In a medium bowl, combine the egg yolks, salt and sugar. Whisk until pale and thick, 2 minutes. Slowly pour in the warm dairy, whisking constantly, then return the mixture to the pot. Place over low heat and cook, stirring constantly with a heat-proof silicone spatula, until the mixture thickens to the texture of cold, heavy cream, and/or registers 175ºF on an instant read thermometer, about 5 minutes. Immediately strain the mixture through a fine-mesh sieve and into a metal bowl. Place the bowl in an ice bath, and stir occasionally until cold. Pour the sauce into an airtight container and refrigerate until thoroughly chilled. The crème anglaise will keep for up to 3 days.
Make the cakes:
Position a rack in the center of the oven and preheat to 350º.
Coat four 4-ounce ramekins with butter and dust with flour, knocking out the excess. Place the ramekins in an 8" square baking pan. Bring a kettle of water to a boil.
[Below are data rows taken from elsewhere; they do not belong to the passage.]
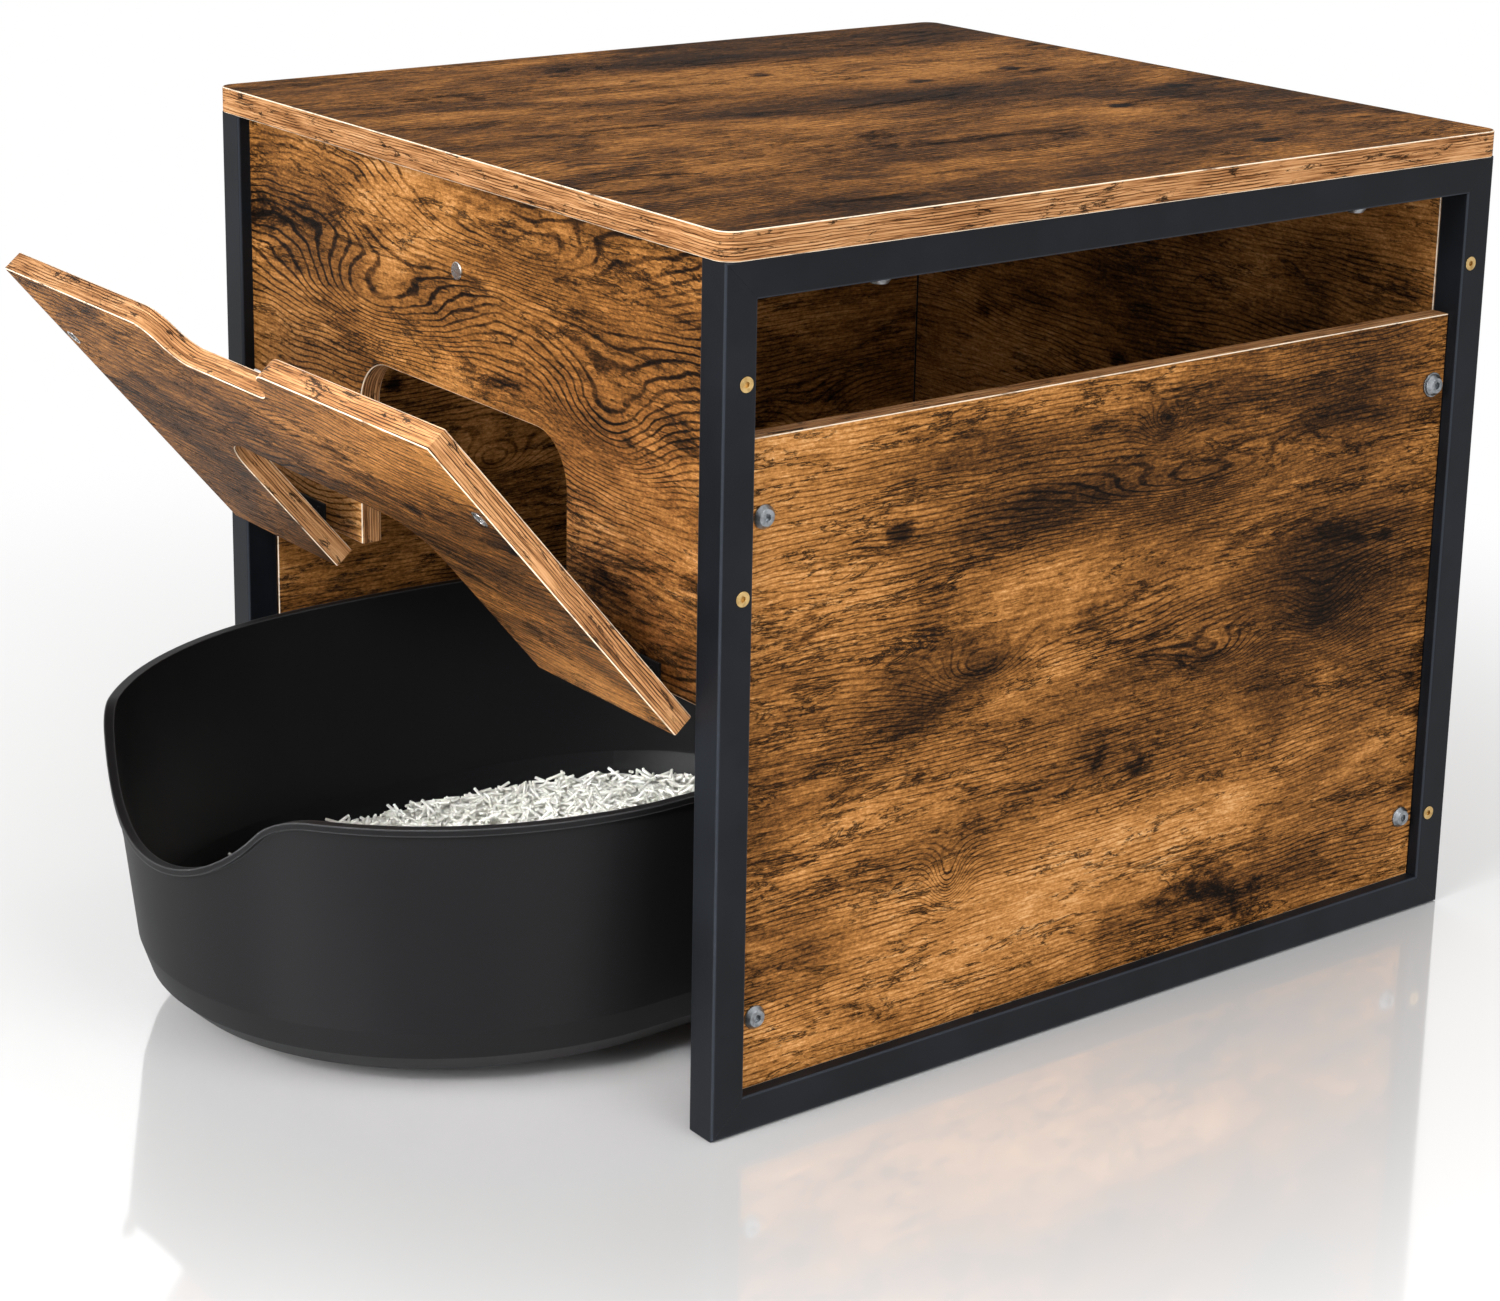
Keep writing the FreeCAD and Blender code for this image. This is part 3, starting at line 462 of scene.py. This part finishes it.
TOP_KNOTS = [Patch(-0.14, 0.05, 0.05, 0.03, 0.4), Patch(0.2, -0.12, 0.05, 0.02, 0.6)]
TOP_CLOUDS = [Patch(0.02, -0.02, 0.07, 0.03, 0.35), Patch(0.16, -0.01, 0.09, 0.03, 0.4),
              Patch(0.29, 0.06, 0.06, 0.04, 0.3), Patch(-0.1, 0.15, 0.07, 0.03, 0.25),
              Patch(0.1, -0.2, 0.1, 0.025, 0.2)]
FRONT_KNOTS = [Patch(0.142, 0.352, 0.05, 0.03, 0.6), Patch(-0.09, 0.372, 0.09, 0.025, 0.3),
               Patch(0.05, 0.43, 0.1, 0.02, 0.1)]
LEFT_KNOTS = SIDE_KNOTS[:3]             # the far board shares only the largest

# %% [markdown]
# The top board is the dullest: at the low angle of the photograph even a faint gloss would lay a
# grey veil over it. The front board has the widest and darkest growth lines.

# %% Finishes of the boards
FINISHES = {
    "top_board": board_finish(
        "top_board_foil", BACK, RIGHT, UP, seed=2.0, tone=0.45, spacing=0.0034, swirl=0.9,
        knots=TOP_KNOTS, clouds=TOP_CLOUDS, gloss=0.006),
    "right_side_board": board_finish(
        "side_board_foil", BACK, UP, RIGHT, seed=5.0, tone=0.60, spacing=0.0029, swirl=0.7,
        knots=SIDE_KNOTS, clouds=SIDE_CLOUDS),
    "left_side_board": board_finish(
        "left_board_foil", BACK, UP, RIGHT, seed=9.0, tone=0.60, spacing=0.0029, swirl=0.7,
        knots=LEFT_KNOTS),
    "front_board": board_finish(
        "front_board_foil", RIGHT, UP, BACK, seed=13.0, tone=0.66, spacing=0.0046, swirl=1.1,
        knots=FRONT_KNOTS, line_weight=0.42),
    "rear_board": board_finish(
        "rear_board_foil", RIGHT, UP, BACK, seed=17.0, tone=0.54, spacing=0.0036, swirl=1.0),
    "door_board": board_finish(
        "door_board_foil", RIGHT, DOOR_DOWN, DOOR_OUT, seed=21.0, tone=0.46, spacing=0.0042,
        swirl=1.2, line_weight=0.32),
}
print("boards", len(FINISHES))

# %% [markdown]
# The tubes are powder coated: near black, satin, with the faint orange peel of baked powder. A
# fine lighter line is painted down each rounded corner of the tube, as a highlight. The corners
# are found by the surface's direction: its three parts, squared and squared again, add up to 1 on
# a flat that lies square to an axis and to less on a corner.

# %% Powder coat
PEEL_PER_METRE = 900
PEEL_RELIEF = 0.00006                   # metres
TUBE_ROUNDING = 0.0008                  # metres, for the edges that the model leaves sharp
DUSTY = 1.7                             # how much lighter the coat is where dust lies
CORNER_HIGHLIGHT = 4.5                            # how much lighter the rounded corners are painted, as a highlight


def lighter(colour, times):
    return tuple(channel * times for channel in colour)


def eased_corners(finish):
    squared = finish.node("ShaderNodeVectorMath", {"operation": "MULTIPLY"},
                          {0: finish.facing, 1: finish.facing})
    return 1 - finish.step(along(finish, squared, squared), 0.62, 0.96)


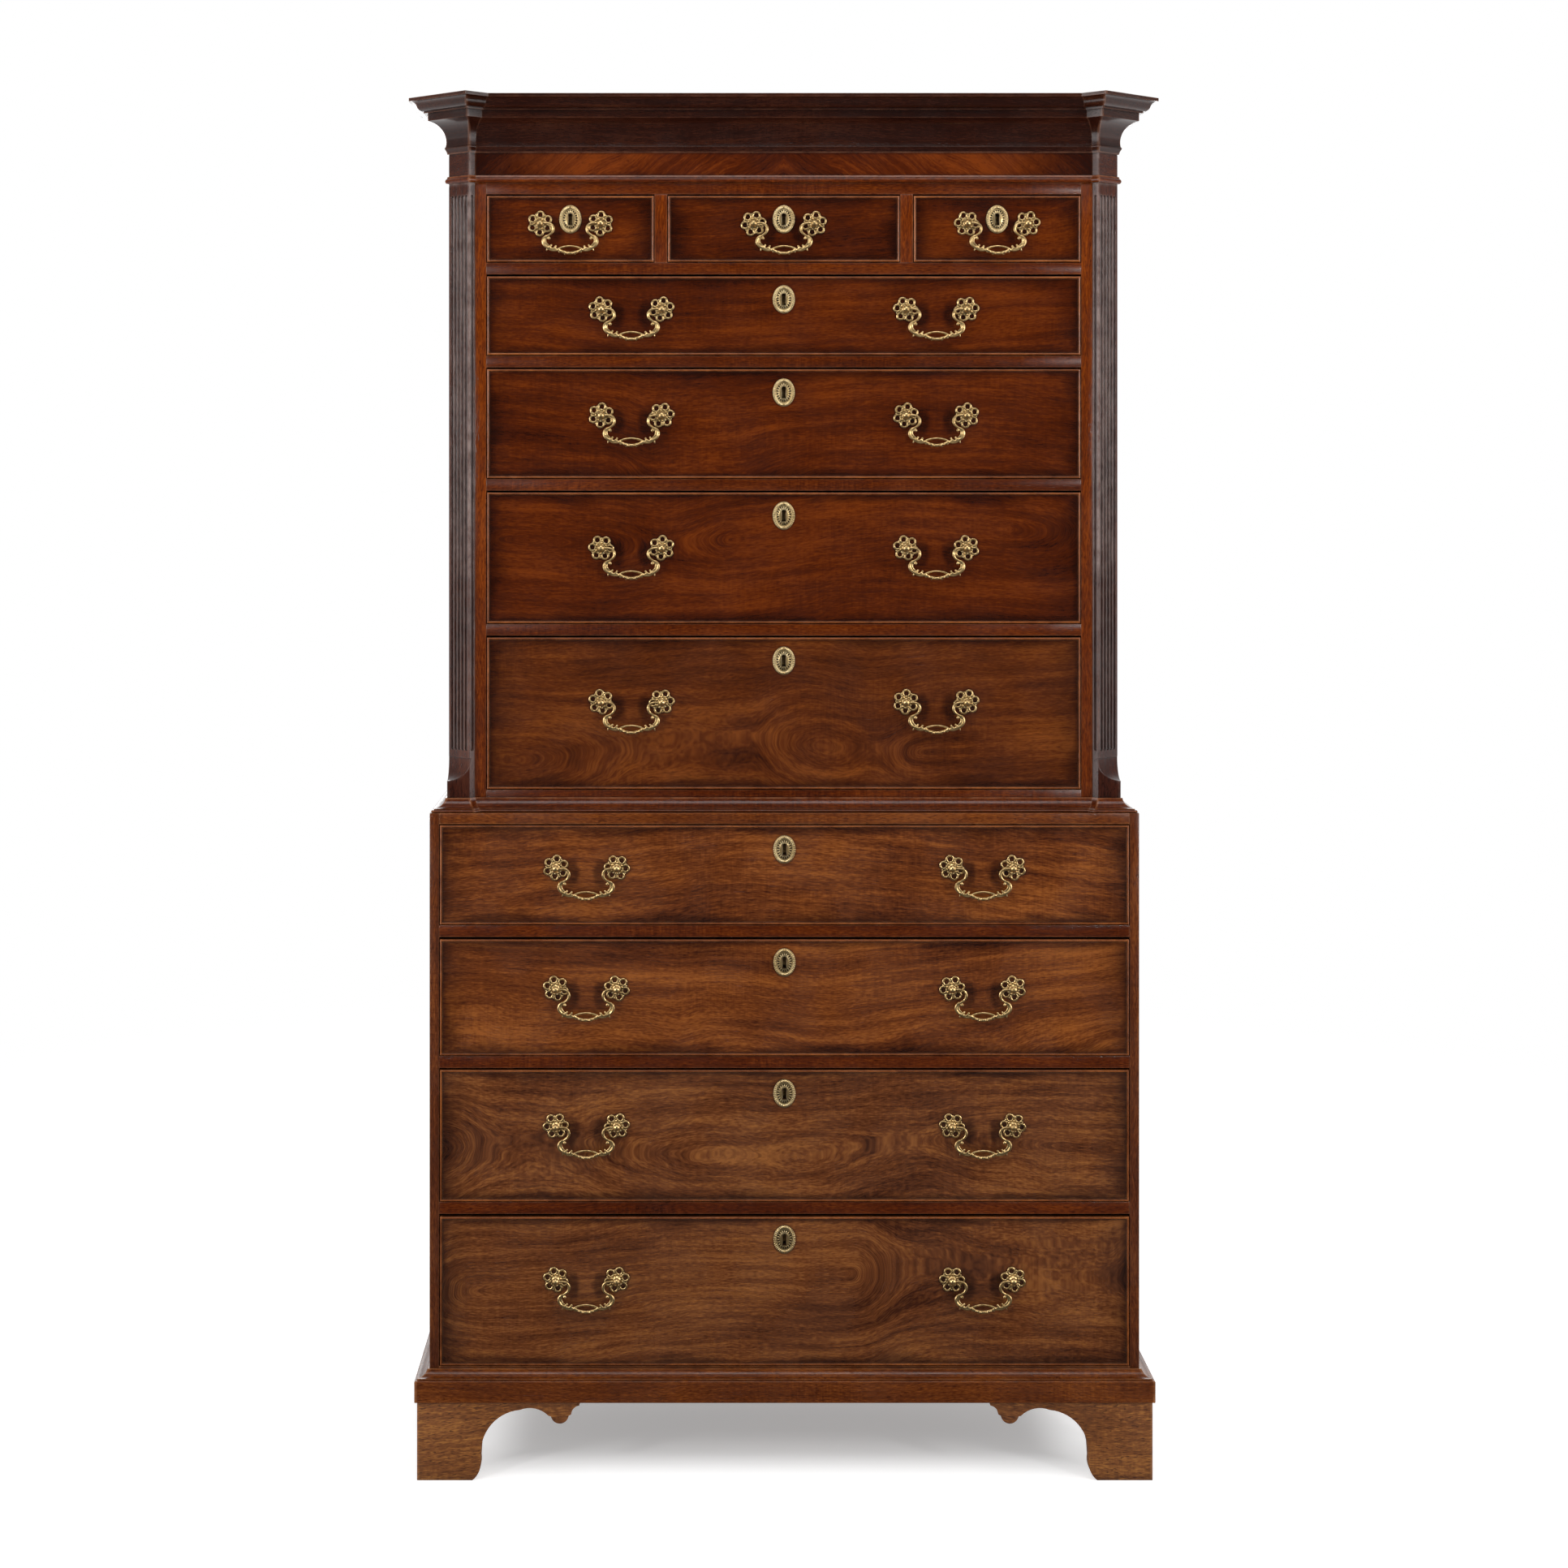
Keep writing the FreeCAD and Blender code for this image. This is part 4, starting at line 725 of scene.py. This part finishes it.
# %% Brass
BRIGHT, DULL = (0.93, 0.66, 0.31, 1), (0.44, 0.29, 0.12, 1)
BLACK_WAX = (0.022, 0.014, 0.008, 1)
WAX_COVER = 0.92
RUBBED_AND_HIGHLIGHT = (1.0, 0.81, 0.47, 1)
TARNISH_GRAIN = (230, 230, 230)
BRASS_ROUGHNESS = (0.31, 0.50)  # where it is bright, and where it is dull
BRASS_EDGES = {"Arris": 0.0009, "Corner": 0.0036}

brass, tree, shader = new_material("gilt_brass")
place = put(tree, "ShaderNodeTexCoord").outputs["Object"]
aged_and_lit = use(tree, age_and_light_group, {"Vector": place} | BRASS_EDGES)
tarnish = between(tree, noise(tree, place, TARNISH_GRAIN, 4, 0.6), 0.35, 0.7)
colour = blend(tree, tarnish, BRIGHT, DULL)
colour = blend(tree, times(tree, aged_and_lit["Grime and shade"], WAX_COVER), colour, BLACK_WAX)
# Pale arrises: rubbed gilt and a painted highlight.
colour = blend(tree, aged_and_lit["Worn and highlight"], colour, RUBBED_AND_HIGHLIGHT)
gloss = between(tree, tarnish, 0.0, 1.0, *BRASS_ROUGHNESS)
feed(tree, shader.inputs, {"Base Color": colour, "Metallic": 1.0, "Roughness": gloss})
print(brass.name, "with", len(tree.nodes), "nodes")

# %% [markdown]
# A handle is drawn with a few strands, as a modeller would roll them in wax: each strand is a curve that
# is thick in the middle and thin at its ends, with small balls where it curls. The strands of half a bail
# are mirrored, then melted into one casting by a voxel remesh.

# %% Wax tools
def settled():
    """The object just added, with its place, turn and size written into its mesh."""
    bpy.ops.object.transform_apply(location=True, rotation=True, scale=True)
    return bpy.context.object


def strand(points):
    """Round strand through points (x, z, radius) in millimetres, in the plane of the handle."""
    data = bpy.data.curves.new("strand", "CURVE")
    data.dimensions = "3D"
    data.bevel_depth = MM
    data.bevel_resolution = 3
    data.resolution_u = 8
    data.use_fill_caps = True
    line = data.splines.new("BEZIER")
    line.bezier_points.add(len(points) - 1)
    for knot, (x, z, radius) in zip(line.bezier_points, points):
        knot.co = (x * MM, 0, z * MM)
        knot.radius = radius
        knot.handle_left_type = "AUTO"
        knot.handle_right_type = "AUTO"
    activate([new_object("strand", data)])
    bpy.ops.object.convert(target="MESH")
    return bpy.context.object


def ball(x, z, radius, forward=0.0):
    """Small ball of wax, in millimetres."""
    bpy.ops.mesh.primitive_uv_sphere_add(
        segments=14, ring_count=10, radius=radius * MM, location=(x * MM, -forward * MM, z * MM)
    )
    return settled()


def joined(pieces, name):
    """Several objects as one."""
    activate(pieces)
    bpy.ops.object.join()
    whole = bpy.context.object
    whole.name = name
    return whole


def copied(pattern, name, offset, turn=0.0):
    """Copy of a pattern with its own mesh, turned about the Y axis and moved to its place."""
    mesh = pattern.data.copy()
    mesh.transform(Matrix.Translation(offset) @ Matrix.Rotation(turn, 4, "Y"))
    piece = new_object(name, mesh)
    mesh.name = name
    return piece


# %% Blanks and measures
UPRIGHT = (math.pi / 2, 0, 0)


def blank(corners, radius, thick):
    """Round plate that stands upright, with its back at zero."""
    place = (0, -thick / 2, 0)
    bpy.ops.mesh.primitive_cylinder_add(
        vertices=corners, radius=radius, depth=thick, location=place, rotation=UPRIGHT
    )
    return settled()


def pick(piece, kind, test):
    """Opens a piece in edit mode with only the faces or corners selected that pass a test."""
    edit(piece, kind)
    bpy.ops.mesh.select_all(action="DESELECT")
    bpy.ops.object.mode_set(mode="OBJECT")
    for item in piece.data.polygons if kind == "FACE" else piece.data.vertices:
        item.select = test(item)
    bpy.ops.object.mode_set(mode="EDIT")


def measured(pattern):
    """A pattern's count of faces and its size in millimetres, to print."""
    size = [round(v / MM, 1) for v in pattern.dimensions]
    return f"{pattern.name}, {len(pattern.data.polygons)} faces, {size} mm"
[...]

Combine the butter and sugars in a stand mixer fitted with the paddle attachment and beat on medium speed until lightened in color, scraping the mixer and paddle once or twice. Add the egg, and beat on medium until smooth and light, about 2 minutes.
Meanwhile, sift together the flours, baking powder, salt and spices into a medium bowl.
Add half the dry ingredients to the butter mixture and mix until just combined. Add the squash puree and vanilla and mix until combined. Add the rest of the dry ingredients and mix until just combined. Remove the bowl from the mixer and fold a few times with a rubber spatula to make sure the mixture is evenly combined.
Divide the mixture among the ramekins, filling them 2/3 of the way (a spring-loaded ice cream scoop works well for this). Pour boiling water halfway up the sides of the ramekins, and cover the pan with foil, leaving a little room over top for the cakes to rise. Carefully transfer the cakes to the oven.
Bake the cakes until they are puffed and pulling away from the sides of the ramekins, and a toothpick inserted in the center of one comes out clean with a few moist crumbs, 35-45 minutes. Remove the ramekins from the water bath and let the cakes cool for at least 15 minutes (they are still cooking from residual heat).